(United Reader) – As we know, before the United States was established and recognized as an independent nation, it was under British rule. While it’s true that the colonists governed themselves, they were still susceptible to British regulations and taxes. One of these was the Sugar Act of 1764.
Reasoning
On April 5th, 1764, Parliament signed an alternate version of the Sugar and Molasses Act to replace the expiring act. Under the old act, colonial merchants required six pence per gallon for the importation of molasses. However, due to corruption, the intention of the tax was undercut, with most merchants evading it. Related issues damaged the British West Indies trade market.

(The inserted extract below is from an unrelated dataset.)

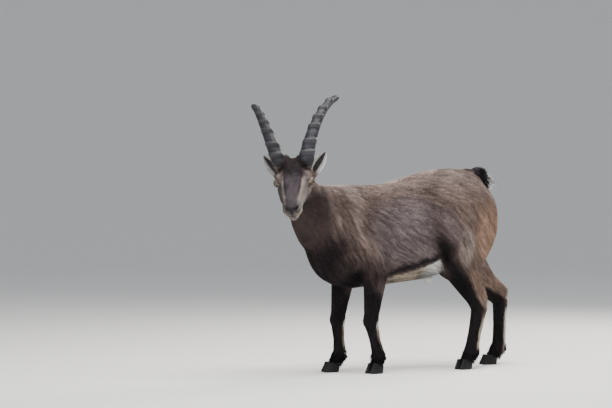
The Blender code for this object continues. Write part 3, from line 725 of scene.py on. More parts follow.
def eyePlace(points):
    # how far from the eye's middle, how far from the lids' opening (1 at its edge), how high
    away = folded(inHead(points)) - np.array(eye["centre"])
    reach = np.linalg.norm(away, axis=1)
    axis, level, upright = eyeAxes()
    sideways, high, out = (away @ way / np.maximum(reach, 1e-9) for way in (level, upright, axis))
    halfHeight = np.where(high > 0, lids["upper"], lids["lower"]) * (1 - 0.3 * (sideways / 0.75) ** 2)
    opening = np.hypot(sideways / lids["halfLength"], high / np.maximum(halfHeight, 0.1))
    return reach, np.where(out > 0, opening, 9), high


def sculptLids(skin):
    points = readPoints(skin.data)
    reach, opening, high = eyePlace(points)
    thick = lids["thickness"] * ramp(opening, lids["edge"], 1.5)
    fold = sum(height * hump(opening, middle, width) for height, middle, width in lids["folds"])
    target = eye["radius"] + thick + fold * (high > -0.2)
    inside = eye["radius"] - lids["sunk"]
    wanted = np.where(opening < 1, np.minimum(reach, inside), np.maximum(reach, target))
    wanted = np.where((opening < lids["edge"]) & (reach < lids["reach"]), wanted, reach)
    left, right = (np.array(headFrame @ mirrored(eye["centre"], side)) for side in sides.values())
    centres = np.where(inHead(points)[:, 1:2] > 0, left, right)
    writePoints(skin.data, centres + (points - centres) * (wanted / np.maximum(reach, 1e-9))[:, None])


def relaxMuzzle(points, edges):
    local = inHead(points)
    share = headNear(points) * ramp(local[:, 0], 0.085, 0.125)
    return relaxed(points, edges, share, skinShape["muzzleRounds"])


def nape(points):
    # the band behind the jaw, where the head's solid meets the neck's
    local = inHead(points)
    along, off, _ = earPlaces(points)
    band = hump(local[:, 0] + 0.25 * local[:, 2], -0.085, 0.045)
    clear = 1 - ramp(along, -0.35, -0.15) * ramp(off, 0.05, 0.04)
    return band * headNear(points) * clear * ramp(local[:, 2], 0.035, 0.005)


def addSkin():
    copies = [fleshCopy(node) for node in skinShape["flesh"] if "ear" not in node]
    skin = joinAll(copies + [tailDock()] + headPlugs(), "skin")
    applyModifier(skin, "REMESH", mode="VOXEL", voxel_size=skinShape["voxel"])
    points, edges = liftedSheath(readPoints(skin.data)), readEdges(skin.data)
    headShare = headShareOf(points)
    points = smoothed(points, edges, 1 - headShare, skinShape["bodyRounds"])
    points = smoothed(points, edges, headShare, skinShape["headRounds"])
    points = relaxMuzzle(points, edges)
    points = relaxed(points, edges, nape(points), skinShape["napeRounds"])
    writePoints(skin.data, points)
    thinned(skin, skinShape["triangles"])
    points, edges = readPoints(skin.data), readEdges(skin.data)
    writePoints(skin.data, relaxed(points, edges, trunkShareOf(points), skinShape["trunkRounds"]))
    shapeBody(skin)
    refine(skin)
    sinkUnderCoat(skin)
    sculptFace(skin)
    sculptLids(skin)
    ears = []
    for word in sides:
        ears.append(fleshCopy("ear_" + word, 0))
        applyModifier(ears[-1], "SUBSURF", levels=2, render_levels=2)
    joinAll([skin] + ears, "skin")
    applyModifier(skin, "TRIANGULATE")
    activate(skin)
    bpy.ops.object.shade_smooth()
    print("skin triangles", len(skin.data.polygons))
    return skin


skin = addSkin()
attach(skin, "root")
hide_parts(*skinShape["flesh"], "tail")

# Markings: one function gives the colour of a place, for the skin and for every tuft

print("stage: markings")

paint = {
    "taupe": (0.180, 0.130, 0.114),
    "back": (0.265, 0.203, 0.182),
    "shade": (0.080, 0.058, 0.053),
    "ash": (0.165, 0.134, 0.136),
    "black": (0.004, 0.0035, 0.0045),
    "dark": (0.013, 0.010, 0.012),
    "blaze": (0.060, 0.048, 0.055),
    "rust": (0.330, 0.215, 0.150),
    "cream": (0.500, 0.430, 0.330),
    "pale": (0.330, 0.275, 0.250),
    "white": (0.700, 0.700, 0.690),
    "grey": (0.150, 0.129, 0.122),
    "leather": (0.007, 0.006, 0.007),
    "hornGrey": (0.026, 0.026, 0.034),
    "hornPale": (0.070, 0.066, 0.074),
    "hornDark": (0.004, 0.004, 0.006),
}


def painted(colour, marks, palette=paint):
    # lays each mark over the last: the name of a colour, and how much of it shows
    for name, share in marks:
        colour = blend(colour, np.array(palette[name])[None], np.clip(share, 0, 1)[:, None])
    return colour


def plain(name, count):
    return np.tile(np.array(paint[name]), (count, 1))


def near(place, middle, radius):
    return ramp(distance(place, middle, radius), 1.25, 0.75)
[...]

A beefed-up Navy presence grew more active in customs enforcement in an attempt to bring the colonies in line with paying taxes. Finally, Parliament decided it may be a good idea to make some changes to trade regulations.
Sugar Act
The Sugar Act would reduce the taxes on molasses from the original six pence per gallon to three pence per gallon. The act also affected taxes on sugar, coffee, printed and cambric calico and other foreign goods; iron and lumber also saw increases in export regulations. Upon further stipulation set forth by the act, Americans could still export these goods to foreign countries as long as they passed through British ports.
Complications arose for American shippers, who had to fill out several forms to legalize their shipments. Even the smallest inconsistency could result in the loss of their vessels and cargo. The act affected trade locally, as well as along the east coast, resulting in unrealistic restrictions.
Injustice
Several of the colonists felt that the new Sugar Act not only brought unfair restrictions to trade, but that it created unfair justice as well. The Sugar Act allowed customs enforcement to transfer smuggling cases away from colonial courts and to vice-admiralty courts in Nova Scotia. Judges would be awarded 5% of the confiscated cargo up until 1768, which greatly increased the chances of guilty verdicts. Defendants were also burdened with proving their innocence rather than being innocent until proven guilty.
Conclusion
The Sugar Act was the first sign of the British Parliament’s plan to grip the colonies tighter and control their trade further. It served as another stepping stone for stronger British control over the colonies in general. The act wasn’t seen as just trade regulation restricting the economy; the colonists also saw the act as a way for the British to expand their involvement in the colonies.
The act was seen as a violation of the rights of Englishmen, specifically the right to a fair and just trial. While colonist leaders were angered, there was hesitation to claim the act was unconstitutional, as it was perceived simply as an amendment to the Molasses Act of 1733. Pennsylvania, New York and Massachusetts suffered the most burden through the new taxes. So, while many of the states agreed the Sugar Act was less than desirable, their incentive wasn’t strong enough to push back, resulting in a lack of organized opposition.